今日と明日はこの街のラブホに泊まることにした。こういう場所は1人で女が泊まっていたら襲われることもあるからというのと、どうせ兵士は安く泊まれるというのもある。これも一つの軍需産業なのだ。
受付を済ませるとその廊下には見知った顔が数人、それ相応の好みの女を連れていた。その中だと一般だと逮捕されるような趣味の女もいて流石に背筋が凍りかける。

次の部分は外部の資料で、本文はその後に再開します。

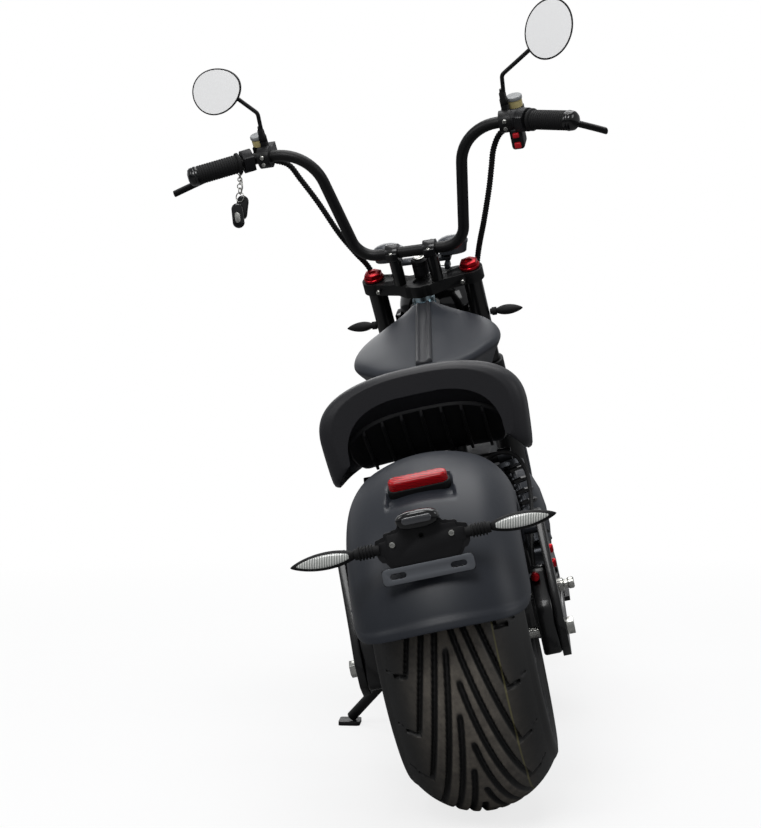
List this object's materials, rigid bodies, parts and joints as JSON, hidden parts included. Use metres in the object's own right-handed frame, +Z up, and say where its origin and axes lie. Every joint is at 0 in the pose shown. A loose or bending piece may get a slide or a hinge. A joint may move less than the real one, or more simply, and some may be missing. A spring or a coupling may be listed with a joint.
{
  "type": "electric chopper scooter",
  "caption": "Low electric chopper scooter with a wide rear tyre, high bars, raked fork, long tank and solo seat, parked leaning on its side stand.",
  "frame": {"origin": "point of the floor where the middle plane of the leaning scooter meets it, below and in line with the rear axle's Y", "axes": "+Y forward along the scooter, +Z up from the floor, +X to the rider's right; the scooter leans about the Y axis"},
  "size_m": [0.8357, 1.832, 1.3005],
  "materials": {
    "frame_black": "gloss black paint",
    "satin_grey": "satin charcoal paint",
    "strip_grey": "satin dark grey",
    "seat_cover": "satin black seat cover",
    "black_plastic": "matt black",
    "gloss_black": "gloss black",
    "battery_case": "matt dark case",
    "tyre_rubber": "worn black tread",
    "rubber_black": "matt black rubber",
    "rim_black": "satin black alloy",
    "disc_steel": "ground steel",
    "axle_steel": "bright plated steel",
    "nut_zinc": "plated steel",
    "shock_body": "silver grey",
    "anodised_red": "red anodised",
    "red_lens": "clear red",
    "white_lens": "clear white",
    "fluid_cup": "translucent with a dark lid",
    "mirror_face": "silvered glass",
    "gauge_grey": "dark grey housing"
  },
  "bodies": {
    "root": {"frame": "frame_black", "head_tube": "frame_black", "battery_box": "battery_case", "side_covers": "satin_grey", "foot_boards": "black_plastic", "tank": "satin_grey", "tank_strip": "strip_grey", "seat": "seat_cover", "seat_pan": "black_plastic", "swingarm": "frame_black", "shocks": "shock_body", "shock_springs": "frame_black", "rear_fender": "satin_grey", "tail_light": "red_lens", "plate_bracket": "black_plastic", "plate_lamp": "gloss_black", "rear_indicators": "rubber_black", "rear_indicator_lenses": "white_lens", "rear_axle": "axle_steel", "rear_caliper": "anodised_red", "stand_bracket": "frame_black", "rear_brake_hose": "rubber_black"},
    "side_stand": {"side_stand": "frame_black"},
    "steering": {"top_yoke": "frame_black", "bottom_yoke": "frame_black", "stem_nut": "nut_zinc", "fork_tubes": "frame_black", "fork_sliders": "rim_black", "fork_caps": "anodised_red", "bar_risers": "frame_black", "handlebar": "frame_black", "grips": "rubber_black", "switch_pods": "black_plastic", "brake_masters": "frame_black", "brake_levers": "frame_black", "reservoirs": "fluid_cup", "mirrors": "gloss_black", "mirror_glass": "mirror_face", "gauges": "gauge_grey", "headlight": "gloss_black", "front_fender": "satin_grey", "front_indicators": "rubber_black", "front_caliper": "rim_black", "front_axle": "axle_steel", "control_looms": "rubber_black", "key_fobs": "black_plastic"},
    "rear_wheel": {"rear_tyre": "tyre_rubber", "rear_rim": "rim_black", "rear_disc": "disc_steel"},
    "front_wheel": {"front_tyre": "tyre_rubber", "front_rim": "rim_black", "front_disc": "disc_steel"}
  },
  "joints": [
    {"name": "steering", "type": "hinge", "parent": "root", "child": "steering", "pos_m": [-0.1763, 0.928, 0.80185], "axis": [-0.1887, -0.4772, 0.8583], "range_deg": [-23.2, 46.8]},
    {"name": "rear_wheel_spin", "type": "hinge", "parent": "root", "child": "rear_wheel", "pos_m": [-0.05172, 0, 0.23522], "axis": [0.9767, 0, 0.2147], "continuous": true},
    {"name": "front_wheel_spin", "type": "hinge", "parent": "steering", "child": "front_wheel", "pos_m": [-0.05454, 1.25535, 0.27853], "axis": [0.977, -0.1797, 0.1149], "continuous": true},
    {"name": "stand_hinge", "type": "hinge", "parent": "root", "child": "side_stand", "pos_m": [-0.16728, 0.47, 0.13216], "axis": [-0.7194, 0.1209, 0.684], "range_deg": [0, 95]}
  ]
}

ダブルベッドの部屋に入るとラブホらしくゴムとかプレイ用の物が置いてあって、防音だけはちゃんとしていることを祈った。
「へー、ここがラブホか」
「悪いな。まともにこういう場所は泊まれないものでな」
「ううん。ある程度は大丈夫だよ」
彼女はそう言ってベッドに飛び込む。
「こっち来る?」
「別に前々から言ってるけど興味ねえよ」
「そっか。……あのさ。少しだけ話しても良い? 気分が少しだけ楽になるから」
「良いよ」
「ごめんね、はけ口にしちゃって」
「構わねえよ。どうせいつ会えるか分からないんだ」
「うん」
私はベッドに腰かけ、彼女はどうしてあの場所にいたか、その顛末をゆっくりと話していった。